**TASK GOAL:** Write out the data below in full. Keep it exact.

**SOURCE MATERIAL:**
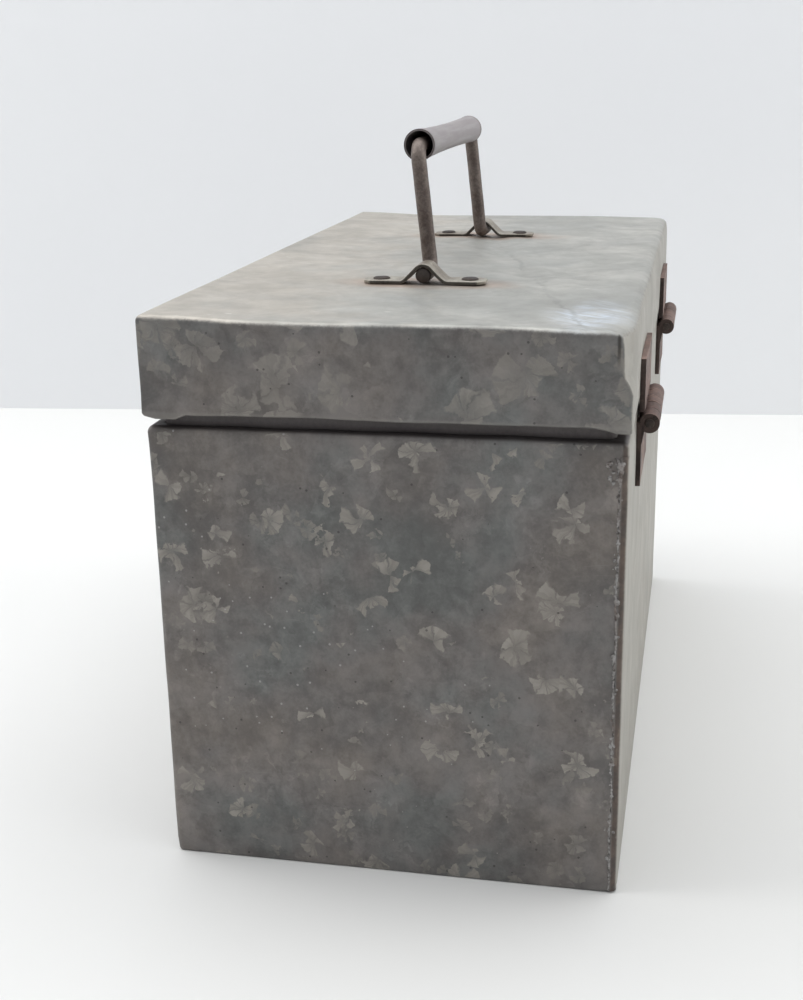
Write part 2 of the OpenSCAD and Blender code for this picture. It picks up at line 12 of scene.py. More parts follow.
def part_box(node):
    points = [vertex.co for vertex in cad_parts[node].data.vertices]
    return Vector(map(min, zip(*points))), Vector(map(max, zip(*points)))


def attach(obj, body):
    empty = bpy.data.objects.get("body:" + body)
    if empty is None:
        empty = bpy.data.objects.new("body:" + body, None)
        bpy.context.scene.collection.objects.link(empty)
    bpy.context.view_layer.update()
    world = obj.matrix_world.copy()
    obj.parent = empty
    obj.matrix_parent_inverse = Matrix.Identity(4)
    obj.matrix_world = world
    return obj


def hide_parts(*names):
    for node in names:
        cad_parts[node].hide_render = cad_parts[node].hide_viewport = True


# noise_vector() takes its offsets from the clock unless it is seeded
noise.seed_set(7)
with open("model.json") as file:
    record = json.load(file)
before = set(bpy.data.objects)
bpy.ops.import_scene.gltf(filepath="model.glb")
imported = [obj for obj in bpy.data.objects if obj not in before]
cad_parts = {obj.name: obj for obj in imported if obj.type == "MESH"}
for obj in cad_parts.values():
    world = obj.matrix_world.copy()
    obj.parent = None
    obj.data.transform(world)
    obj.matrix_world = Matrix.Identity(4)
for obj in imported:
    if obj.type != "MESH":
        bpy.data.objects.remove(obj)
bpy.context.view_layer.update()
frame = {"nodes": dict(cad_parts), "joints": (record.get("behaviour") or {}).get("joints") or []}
MM = 0.001
FULL_TURN = 2 * math.pi


# ---- Measures: places come from the frame ----

def span(node):
    """Centre, half size, lowest and highest corner of a CAD node."""
    lo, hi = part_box(node)
    return (lo + hi) / 2, (hi - lo) / 2, lo, hi


_, lid_half, lid_lo, lid_hi = span("lid_shell")
_, wrap_half, _, wrap_hi = span("base_wrap")
_, _, back_lo, back_hi = span("base_back")
BASE_HX = wrap_half.x
BASE_HY = back_hi.y
SHOULDER_Z = wrap_hi.z
LID_Z, TOP_Z = lid_lo.z, lid_hi.z
JOINTS = {j["name"]: j for j in frame["joints"]}
SHEET = 0.8 * MM
# How far in from the base's face the shoulder reaches
RIM_REACH = 6.2 * MM
# Width of the back panel's flange on the ends, and how far its edge stands in from there
LAP_W = back_hi.y - back_lo.y
LAP_EDGE = 0.7 * MM
BASE_R = 2.4 * MM
# The long soft crease across the lid's top, from near the middle of the far end to the near
# hinge corner
CREASE_FROM = (-0.73 * lid_half.x, -0.13 * lid_half.y)
CREASE_TO = (1.03 * lid_half.x, 0.85 * lid_half.y)
CREASE_TURN = math.atan2(CREASE_TO[1] - CREASE_FROM[1], CREASE_TO[0] - CREASE_FROM[0])


# ---- Mesh helpers ----

def linked(name, data):
    """A new object in the scene."""
    obj = bpy.data.objects.new(name, data)
    bpy.context.scene.collection.objects.link(obj)
    return obj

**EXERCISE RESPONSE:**
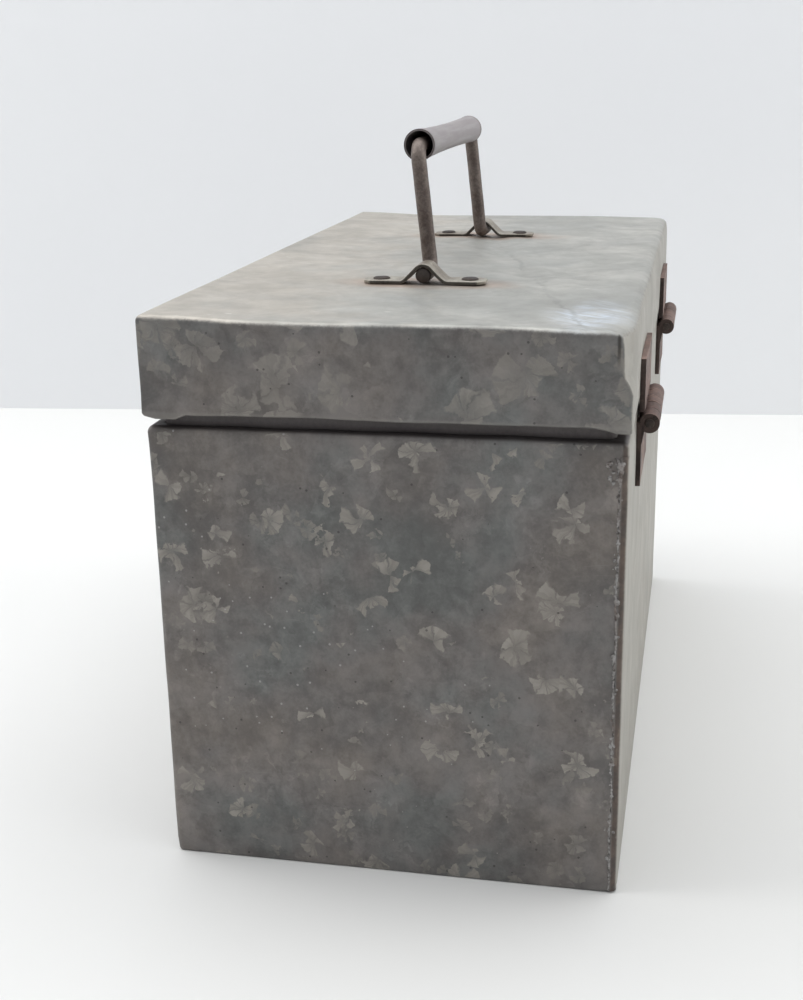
Write part 2 of the OpenSCAD and Blender code for this picture. It picks up at line 12 of scene.py. More parts follow.
def part_box(node):
    points = [vertex.co for vertex in cad_parts[node].data.vertices]
    return Vector(map(min, zip(*points))), Vector(map(max, zip(*points)))


def attach(obj, body):
    empty = bpy.data.objects.get("body:" + body)
    if empty is None:
        empty = bpy.data.objects.new("body:" + body, None)
        bpy.context.scene.collection.objects.link(empty)
    bpy.context.view_layer.update()
    world = obj.matrix_world.copy()
    obj.parent = empty
    obj.matrix_parent_inverse = Matrix.Identity(4)
    obj.matrix_world = world
    return obj


def hide_parts(*names):
    for node in names:
        cad_parts[node].hide_render = cad_parts[node].hide_viewport = True


# noise_vector() takes its offsets from the clock unless it is seeded
noise.seed_set(7)
with open("model.json") as file:
    record = json.load(file)
before = set(bpy.data.objects)
bpy.ops.import_scene.gltf(filepath="model.glb")
imported = [obj for obj in bpy.data.objects if obj not in before]
cad_parts = {obj.name: obj for obj in imported if obj.type == "MESH"}
for obj in cad_parts.values():
    world = obj.matrix_world.copy()
    obj.parent = None
    obj.data.transform(world)
    obj.matrix_world = Matrix.Identity(4)
for obj in imported:
    if obj.type != "MESH":
        bpy.data.objects.remove(obj)
bpy.context.view_layer.update()
frame = {"nodes": dict(cad_parts), "joints": (record.get("behaviour") or {}).get("joints") or []}
MM = 0.001
FULL_TURN = 2 * math.pi


# ---- Measures: places come from the frame ----

def span(node):
    """Centre, half size, lowest and highest corner of a CAD node."""
    lo, hi = part_box(node)
    return (lo + hi) / 2, (hi - lo) / 2, lo, hi


_, lid_half, lid_lo, lid_hi = span("lid_shell")
_, wrap_half, _, wrap_hi = span("base_wrap")
_, _, back_lo, back_hi = span("base_back")
BASE_HX = wrap_half.x
BASE_HY = back_hi.y
SHOULDER_Z = wrap_hi.z
LID_Z, TOP_Z = lid_lo.z, lid_hi.z
JOINTS = {j["name"]: j for j in frame["joints"]}
SHEET = 0.8 * MM
# How far in from the base's face the shoulder reaches
RIM_REACH = 6.2 * MM
# Width of the back panel's flange on the ends, and how far its edge stands in from there
LAP_W = back_hi.y - back_lo.y
LAP_EDGE = 0.7 * MM
BASE_R = 2.4 * MM
# The long soft crease across the lid's top, from near the middle of the far end to the near
# hinge corner
CREASE_FROM = (-0.73 * lid_half.x, -0.13 * lid_half.y)
CREASE_TO = (1.03 * lid_half.x, 0.85 * lid_half.y)
CREASE_TURN = math.atan2(CREASE_TO[1] - CREASE_FROM[1], CREASE_TO[0] - CREASE_FROM[0])


# ---- Mesh helpers ----

def linked(name, data):
    """A new object in the scene."""
    obj = bpy.data.objects.new(name, data)
    bpy.context.scene.collection.objects.link(obj)
    return obj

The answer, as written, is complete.